Instructions to follow
It is required that all of the data be written out exactly.
'''
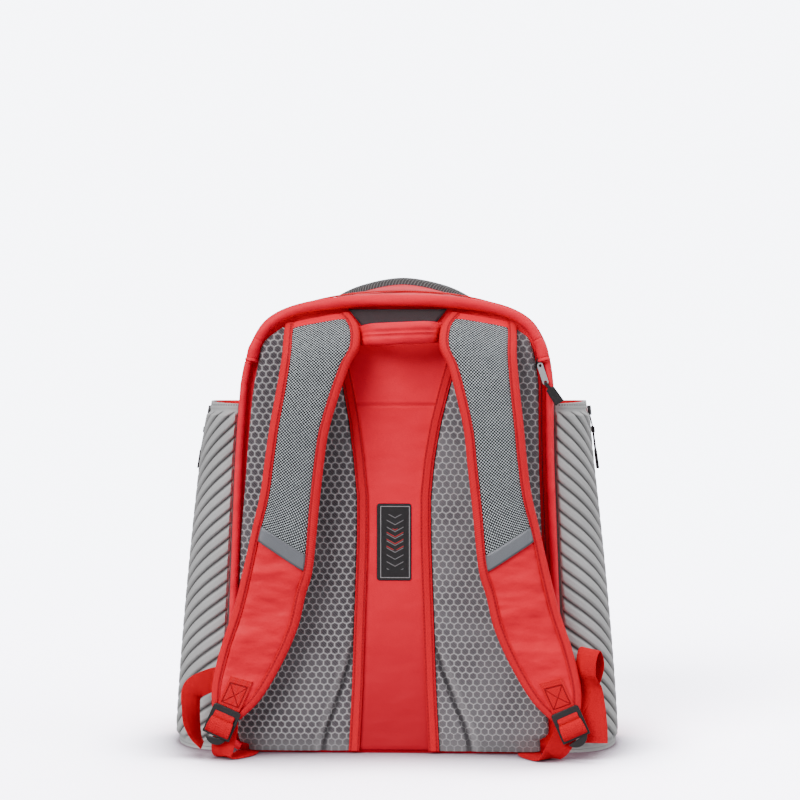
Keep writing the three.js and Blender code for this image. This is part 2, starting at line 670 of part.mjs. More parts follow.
function buckleGeometry() {
  const half = buckleWidth / 2;
  const outline = new THREE.Shape();
  outline.moveTo(-half, -buckleLength / 2);
  outline.lineTo(half, -buckleLength / 2);
  outline.lineTo(half, buckleLength / 2 - 2);
  outline.lineTo(half - 2, buckleLength / 2);
  outline.lineTo(2 - half, buckleLength / 2);
  outline.lineTo(-half, buckleLength / 2 - 2);
  outline.closePath();
  for (const level of [1, -1]) {
    const middle = level * (slotHeight + buckleBar) * 0.5;
    const hole = new THREE.Path();
    hole.moveTo(buckleBar - half, middle - slotHeight / 2);
    hole.lineTo(buckleBar - half, middle + slotHeight / 2);
    hole.lineTo(half - buckleBar, middle + slotHeight / 2);
    hole.lineTo(half - buckleBar, middle - slotHeight / 2);
    hole.closePath();
    outline.holes.push(hole);
  }
  const frame = new THREE.ExtrudeGeometry(outline, { depth: buckleThickness, bevelEnabled: false });
  const lipShape = new THREE.Shape();
  lipShape.moveTo(-half * 0.8, 1);
  lipShape.absarc(0, half * 0.8 - buckleLip, half * 0.8, Math.PI * 1.18, Math.PI * 1.82);
  lipShape.lineTo(half * 0.8, 1);
  lipShape.closePath();
  const lip = new THREE.ExtrudeGeometry(lipShape, {
    depth: buckleThickness * 0.6, bevelEnabled: false, curveSegments: 8 });
  lip.translate(0, -buckleLength / 2, buckleThickness * 0.3);
  return fromManifold(toManifold(frame).add(toManifold(lip)));
}

// Webbing routes. out counts from the buckle towards the viewer as a share of the stand-off, away counts
// sideways from the strap's end as a share of the base half width, up is a share of the body's height.
const adjustRows = {
  left: [
    { away: 0.0, out: 0.735, up: 0.066, tilt: 22, plan: 0 },
    { away: 0.006, out: 0.735, up: 0.05, tilt: 18, plan: 0 },
    { away: 0.015, out: 0.725, up: 0.034, tilt: 12, plan: -2 },
    { away: 0.02, out: 0.71, up: 0.018, tilt: 6, plan: -14 },
    { away: 0.012, out: 0.68, up: 0.006, tilt: 2, plan: -28 },
    { away: -0.02, out: 0.6, up: 0.0036, tilt: 0, plan: -40 },
    { away: -0.06, out: 0.46, up: 0.0036, tilt: 0, plan: -38 },
    { away: -0.09, out: 0.3, up: 0.0036, tilt: 0, plan: -20 },
    { away: -0.1, out: 0.15, up: 0.0036, tilt: 0, plan: -4 },
    { away: -0.1, out: 0.02, up: 0.0036, tilt: 0, plan: 0 },
  ],
  right: [
    { away: 0.0, out: 0.735, up: 0.066, tilt: 22, plan: 0 },
    { away: -0.015, out: 0.735, up: 0.05, tilt: 18, plan: 0 },
    { away: -0.04, out: 0.725, up: 0.034, tilt: 12, plan: -2 },
    { away: -0.075, out: 0.71, up: 0.018, tilt: 6, plan: -14 },
    { away: -0.11, out: 0.67, up: 0.006, tilt: 2, plan: -28 },
    { away: -0.145, out: 0.57, up: 0.0036, tilt: 0, plan: -38 },
    { away: -0.175, out: 0.42, up: 0.0036, tilt: 0, plan: -34 },
    { away: -0.198, out: 0.28, up: 0.0036, tilt: 0, plan: -18 },
    { away: -0.205, out: 0.15, up: 0.0036, tilt: 0, plan: -4 },
    { away: -0.205, out: 0.02, up: 0.0036, tilt: 0, plan: 0 },
  ],
};
const tailRows = {
  left: [
    { away: 0.0, out: 0.715, up: 0.056, tilt: 18, plan: 0 },
    { away: 0.0, out: 0.66, up: 0.08, tilt: 18, plan: 0 },
    { away: 0.0, out: 0.55, up: 0.11, tilt: 12, plan: 0 },
    { away: 0.0, out: 0.48, up: 0.138, tilt: 4, plan: 0 },
    { away: 0.006, out: 0.465, up: 0.162, tilt: 8, plan: 0 },
    { away: 0.018, out: 0.42, up: 0.172, tilt: 30, plan: 0 },
    { away: 0.034, out: 0.375, up: 0.168, tilt: 52, plan: 0 },
    { away: 0.08, out: 0.37, up: 0.165, tilt: 60, plan: 0 },
    { away: 0.14, out: 0.39, up: 0.157, tilt: 62, plan: 0 },
    { away: 0.195, out: 0.43, up: 0.146, tilt: 60, plan: 0 },
    { away: 0.215, out: 0.5, up: 0.132, tilt: 50, plan: 20 },
    { away: 0.214, out: 0.56, up: 0.105, tilt: 30, plan: 42 },
    { away: 0.208, out: 0.57, up: 0.075, tilt: 14, plan: 50 },
    { away: 0.18, out: 0.56, up: 0.042, tilt: 10, plan: 70 },
    { away: 0.15, out: 0.54, up: 0.024, tilt: 8, plan: 84 },
  ],
  right: [
    { away: 0.0, out: 0.715, up: 0.056, tilt: 18, plan: 0 },
    { away: 0.01, out: 0.66, up: 0.08, tilt: 16, plan: 0 },
    { away: 0.04, out: 0.53, up: 0.11, tilt: 10, plan: 0 },
    { away: 0.09, out: 0.43, up: 0.14, tilt: 4, plan: 10 },
    { away: 0.14, out: 0.38, up: 0.17, tilt: 0, plan: 26 },
    { away: 0.165, out: 0.37, up: 0.2, tilt: -4, plan: 36 },
    { away: 0.16, out: 0.4, up: 0.222, tilt: -6, plan: 40 },
    { away: 0.143, out: 0.49, up: 0.234, tilt: -8, plan: 40 },
    { away: 0.126, out: 0.58, up: 0.226, tilt: -8, plan: 40 },
    { away: 0.116, out: 0.63, up: 0.205, tilt: -8, plan: 38 },
    { away: 0.118, out: 0.62, up: 0.184, tilt: -8, plan: 38 },
    { away: 0.134, out: 0.55, up: 0.17, tilt: -6, plan: 36 },
    { away: 0.148, out: 0.5, up: 0.155, tilt: -2, plan: 30 },
    { away: 0.158, out: 0.52, up: 0.125, tilt: 2, plan: 20 },
    { away: 0.166, out: 0.58, up: 0.09, tilt: 6, plan: 8 },
    { away: 0.17, out: 0.62, up: 0.06, tilt: 10, plan: 0 },
    { away: 0.17, out: 0.63, up: 0.038, tilt: 12, plan: 0 },
  ],
};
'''
Result of this exercise
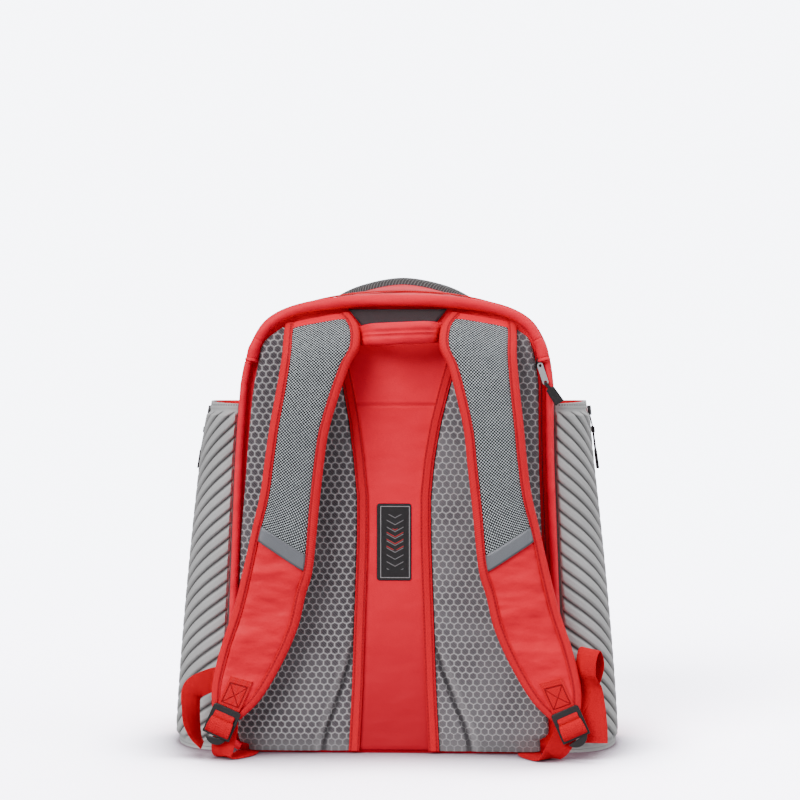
Keep writing the three.js and Blender code for this image. This is part 2, starting at line 670 of part.mjs. More parts follow.
function buckleGeometry() {
  const half = buckleWidth / 2;
  const outline = new THREE.Shape();
  outline.moveTo(-half, -buckleLength / 2);
  outline.lineTo(half, -buckleLength / 2);
  outline.lineTo(half, buckleLength / 2 - 2);
  outline.lineTo(half - 2, buckleLength / 2);
  outline.lineTo(2 - half, buckleLength / 2);
  outline.lineTo(-half, buckleLength / 2 - 2);
  outline.closePath();
  for (const level of [1, -1]) {
    const middle = level * (slotHeight + buckleBar) * 0.5;
    const hole = new THREE.Path();
    hole.moveTo(buckleBar - half, middle - slotHeight / 2);
    hole.lineTo(buckleBar - half, middle + slotHeight / 2);
    hole.lineTo(half - buckleBar, middle + slotHeight / 2);
    hole.lineTo(half - buckleBar, middle - slotHeight / 2);
    hole.closePath();
    outline.holes.push(hole);
  }
  const frame = new THREE.ExtrudeGeometry(outline, { depth: buckleThickness, bevelEnabled: false });
  const lipShape = new THREE.Shape();
  lipShape.moveTo(-half * 0.8, 1);
  lipShape.absarc(0, half * 0.8 - buckleLip, half * 0.8, Math.PI * 1.18, Math.PI * 1.82);
  lipShape.lineTo(half * 0.8, 1);
  lipShape.closePath();
  const lip = new THREE.ExtrudeGeometry(lipShape, {
    depth: buckleThickness * 0.6, bevelEnabled: false, curveSegments: 8 });
  lip.translate(0, -buckleLength / 2, buckleThickness * 0.3);
  return fromManifold(toManifold(frame).add(toManifold(lip)));
}

// Webbing routes. out counts from the buckle towards the viewer as a share of the stand-off, away counts
// sideways from the strap's end as a share of the base half width, up is a share of the body's height.
const adjustRows = {
  left: [
    { away: 0.0, out: 0.735, up: 0.066, tilt: 22, plan: 0 },
    { away: 0.006, out: 0.735, up: 0.05, tilt: 18, plan: 0 },
    { away: 0.015, out: 0.725, up: 0.034, tilt: 12, plan: -2 },
    { away: 0.02, out: 0.71, up: 0.018, tilt: 6, plan: -14 },
    { away: 0.012, out: 0.68, up: 0.006, tilt: 2, plan: -28 },
    { away: -0.02, out: 0.6, up: 0.0036, tilt: 0, plan: -40 },
    { away: -0.06, out: 0.46, up: 0.0036, tilt: 0, plan: -38 },
    { away: -0.09, out: 0.3, up: 0.0036, tilt: 0, plan: -20 },
    { away: -0.1, out: 0.15, up: 0.0036, tilt: 0, plan: -4 },
    { away: -0.1, out: 0.02, up: 0.0036, tilt: 0, plan: 0 },
  ],
  right: [
    { away: 0.0, out: 0.735, up: 0.066, tilt: 22, plan: 0 },
    { away: -0.015, out: 0.735, up: 0.05, tilt: 18, plan: 0 },
    { away: -0.04, out: 0.725, up: 0.034, tilt: 12, plan: -2 },
    { away: -0.075, out: 0.71, up: 0.018, tilt: 6, plan: -14 },
    { away: -0.11, out: 0.67, up: 0.006, tilt: 2, plan: -28 },
    { away: -0.145, out: 0.57, up: 0.0036, tilt: 0, plan: -38 },
    { away: -0.175, out: 0.42, up: 0.0036, tilt: 0, plan: -34 },
    { away: -0.198, out: 0.28, up: 0.0036, tilt: 0, plan: -18 },
    { away: -0.205, out: 0.15, up: 0.0036, tilt: 0, plan: -4 },
    { away: -0.205, out: 0.02, up: 0.0036, tilt: 0, plan: 0 },
  ],
};
const tailRows = {
  left: [
    { away: 0.0, out: 0.715, up: 0.056, tilt: 18, plan: 0 },
    { away: 0.0, out: 0.66, up: 0.08, tilt: 18, plan: 0 },
    { away: 0.0, out: 0.55, up: 0.11, tilt: 12, plan: 0 },
    { away: 0.0, out: 0.48, up: 0.138, tilt: 4, plan: 0 },
    { away: 0.006, out: 0.465, up: 0.162, tilt: 8, plan: 0 },
    { away: 0.018, out: 0.42, up: 0.172, tilt: 30, plan: 0 },
    { away: 0.034, out: 0.375, up: 0.168, tilt: 52, plan: 0 },
    { away: 0.08, out: 0.37, up: 0.165, tilt: 60, plan: 0 },
    { away: 0.14, out: 0.39, up: 0.157, tilt: 62, plan: 0 },
    { away: 0.195, out: 0.43, up: 0.146, tilt: 60, plan: 0 },
    { away: 0.215, out: 0.5, up: 0.132, tilt: 50, plan: 20 },
    { away: 0.214, out: 0.56, up: 0.105, tilt: 30, plan: 42 },
    { away: 0.208, out: 0.57, up: 0.075, tilt: 14, plan: 50 },
    { away: 0.18, out: 0.56, up: 0.042, tilt: 10, plan: 70 },
    { away: 0.15, out: 0.54, up: 0.024, tilt: 8, plan: 84 },
  ],
  right: [
    { away: 0.0, out: 0.715, up: 0.056, tilt: 18, plan: 0 },
    { away: 0.01, out: 0.66, up: 0.08, tilt: 16, plan: 0 },
    { away: 0.04, out: 0.53, up: 0.11, tilt: 10, plan: 0 },
    { away: 0.09, out: 0.43, up: 0.14, tilt: 4, plan: 10 },
    { away: 0.14, out: 0.38, up: 0.17, tilt: 0, plan: 26 },
    { away: 0.165, out: 0.37, up: 0.2, tilt: -4, plan: 36 },
    { away: 0.16, out: 0.4, up: 0.222, tilt: -6, plan: 40 },
    { away: 0.143, out: 0.49, up: 0.234, tilt: -8, plan: 40 },
    { away: 0.126, out: 0.58, up: 0.226, tilt: -8, plan: 40 },
    { away: 0.116, out: 0.63, up: 0.205, tilt: -8, plan: 38 },
    { away: 0.118, out: 0.62, up: 0.184, tilt: -8, plan: 38 },
    { away: 0.134, out: 0.55, up: 0.17, tilt: -6, plan: 36 },
    { away: 0.148, out: 0.5, up: 0.155, tilt: -2, plan: 30 },
    { away: 0.158, out: 0.52, up: 0.125, tilt: 2, plan: 20 },
    { away: 0.166, out: 0.58, up: 0.09, tilt: 6, plan: 8 },
    { away: 0.17, out: 0.62, up: 0.06, tilt: 10, plan: 0 },
    { away: 0.17, out: 0.63, up: 0.038, tilt: 12, plan: 0 },
  ],
};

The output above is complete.